The insects focus intently on what gifts they are given from the Creator, and I have been bowled-over conscious of my own treasures, during my travels. The grandchildren in Colorado, and their parents trying to keep up, impressed me with their youthful vitality, compared with Grandma, who liked to sit on the deck, play Bananagrams, take leisurely walks… and never once jumped on the trampoline with them.
While in Idaho I was acutely aware of what treasures my friends Rosemary and Jacob are. Being with them is like swimming in a refreshing, nectar-rich pool of friendship.
We worked to identify various plants on their property, and found dewberries, thimbleberries, and wineberries; wild roses are everywhere, and white spirea. Along the country road where we walked, these Baker Mariposa Lilies dotted the foliage on the forest floor. Every one was dotted itself with one or more insects as conscious as an insect can be of its sweet treasure.
I think Jacob and Rosemary would agree with me that it is the Lord who has given us this prized possession that we hold as a threesome, love that is an overflow of the Holy Trinity, from whom all life emanates.

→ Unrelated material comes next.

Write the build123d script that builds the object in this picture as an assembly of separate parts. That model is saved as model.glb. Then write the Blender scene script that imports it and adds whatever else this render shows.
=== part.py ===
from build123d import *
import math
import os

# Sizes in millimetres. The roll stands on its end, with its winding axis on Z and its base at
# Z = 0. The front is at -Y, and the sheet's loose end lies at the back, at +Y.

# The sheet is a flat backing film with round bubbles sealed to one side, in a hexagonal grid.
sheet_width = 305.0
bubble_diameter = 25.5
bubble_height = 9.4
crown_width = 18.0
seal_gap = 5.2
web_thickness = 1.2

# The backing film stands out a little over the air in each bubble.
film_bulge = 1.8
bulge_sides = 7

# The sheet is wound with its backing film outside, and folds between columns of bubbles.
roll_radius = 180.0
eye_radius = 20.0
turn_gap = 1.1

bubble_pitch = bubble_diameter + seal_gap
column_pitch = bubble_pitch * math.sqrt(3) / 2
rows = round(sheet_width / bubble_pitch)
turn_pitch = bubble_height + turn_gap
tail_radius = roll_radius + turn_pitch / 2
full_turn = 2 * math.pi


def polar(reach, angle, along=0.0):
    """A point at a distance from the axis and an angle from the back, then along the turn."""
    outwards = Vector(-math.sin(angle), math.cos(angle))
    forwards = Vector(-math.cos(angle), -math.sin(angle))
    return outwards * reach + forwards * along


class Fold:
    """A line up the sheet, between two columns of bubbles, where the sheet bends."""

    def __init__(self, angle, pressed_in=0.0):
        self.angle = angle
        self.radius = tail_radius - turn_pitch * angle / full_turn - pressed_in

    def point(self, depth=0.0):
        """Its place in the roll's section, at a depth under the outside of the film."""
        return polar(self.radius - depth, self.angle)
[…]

My friends are my estate. Forgive me then the avarice to hoard them. They tell me those who were poor early have different views of gold. I don’t know how that is. God is not so wary as we, else He would give us no friends lest we forget Him. –Emily Dickinson
I realize now that my aliveness is of a different sort from bees and children. My heart was continuing to sing and dance with thankfulness while my body sat quietly on airplanes for hours yesterday. So many treasures and the consciousness of them, and riches waiting for me when I arrive home… All this activity is making me sleepy like a toddler. Must be naptime!